The Rate Limiting Advanced, AI Rate Limiting Advanced, and GraphQL Rate Limiting Advanced plugins support the following window types:
- Fixed window: Fixed windows consist of buckets that are statically assigned to a definitive time range. Each request is mapped to only one fixed window based on its timestamp and will affect only that window’s counters.
- Sliding window (default): A sliding window tracks the number of hits assigned to a specific key (such as an IP address, consumer, credential) within a given time window, taking into account previous hit rates to create a dynamically calculated rate. The default (and recommended) sliding window type ensures a resource is not consumed at a higher rate than what is configured.
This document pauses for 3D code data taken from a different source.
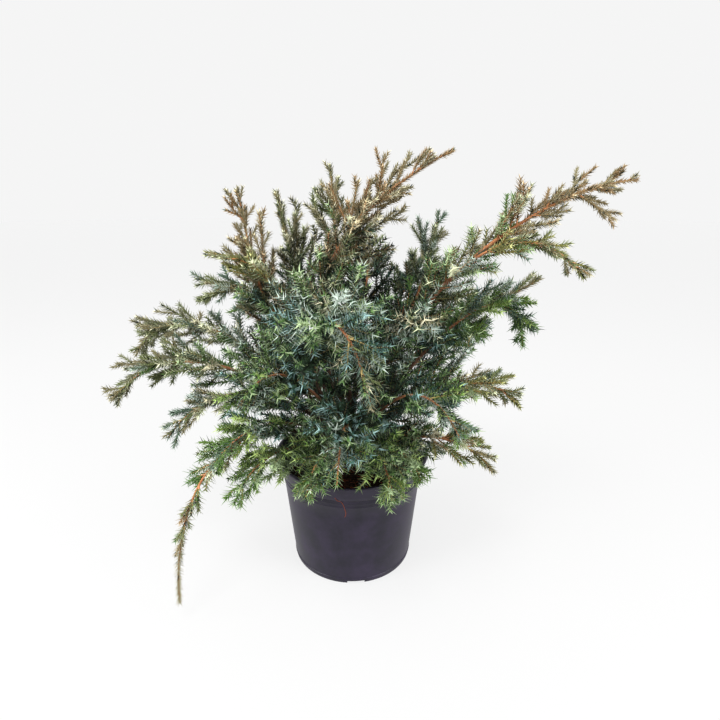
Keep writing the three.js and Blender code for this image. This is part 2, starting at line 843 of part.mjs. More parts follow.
// Each limb is cut back to clear the stem and the limbs made before it, as a fork grows.
const grownStem = stemSolid(CLEAR);
const grownBoughs = [];
LIMBS.filter((limb) => limb.bare > 0).forEach((limb) => {
  const cut = grownBoughs.reduce(
    (bough, other) => bough.subtract(other),
    boughSolid(limb, 0).subtract(grownStem),
  );
  plant.add(bodyMesh(`bough_${limb.name}`, cut, COLOUR.bough, 0.8));
  grownBoughs.push(boughSolid(limb, CLEAR));
});

LIMBS.forEach((limb, index) => {
  const mass = foliageSolid(limb, index);
  const cut = limb.bare > 0 ? mass : grownBoughs.reduce(
    (rest, other) => rest.subtract(other),
    mass.subtract(grownStem),
  );
  plant.add(bodyMesh(`foliage_${limb.name}`, cut, COLOUR[limb.tint], 0.75));
});

export default plant;
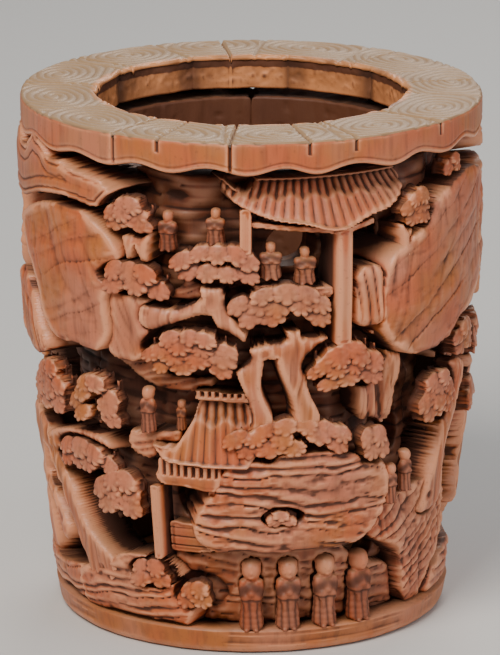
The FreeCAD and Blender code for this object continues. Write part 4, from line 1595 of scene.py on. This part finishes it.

For example, consider this configuration:
- Limit size = 10
- Window size = 60 seconds
With a fixed window type, you can predict when the window is going to be reset and if the client sends a burst of traffic. For example, if 12 requests arrive in one minute, 10 requests are accepted with a 200
response and two requests are rejected with a 429
response.
If you use a sliding window, the first instance is the same: the client sends a burst of 12 requests per minute, 10 requests are accepted with a 200
response and two requests are rejected with a 429
response.
In this case, it appears to the client that the window is never reset.
The algorithm counts the response 429
and the API is blocked indefinitely.
This happens because the burst of traffic rate of 12 requests per minute is higher than the rate configured in the plugin, which is 10 requests per minute.
If the client reduces the number of requests, then you get the response 200
again.
When the client receives a 429
response, it also receives a Retry-After:<seconds>
header. This means the client has to wait some number of seconds before making a new request.
If the client makes another request in less than this time, you get the 429
response again. Otherwise, the window is reset.
The sliding window type ensures the API is consumed in the configured requests per second rate. This is not always true for the fixed window strategy.
Consider the same example with 10 requests per minute instead of 12. Let’s say the client sends all 10 requests in the 59th second of the window:
- In a fixed window, the window resets a second later, and the client can send another 10 requests in the first second of the following window. All of the requests are accepted, making the acceptance rate higher than the configured rate in that two-second time period.
- In a sliding window, the window moves during the last 60 seconds to ensure it meets the configured rate.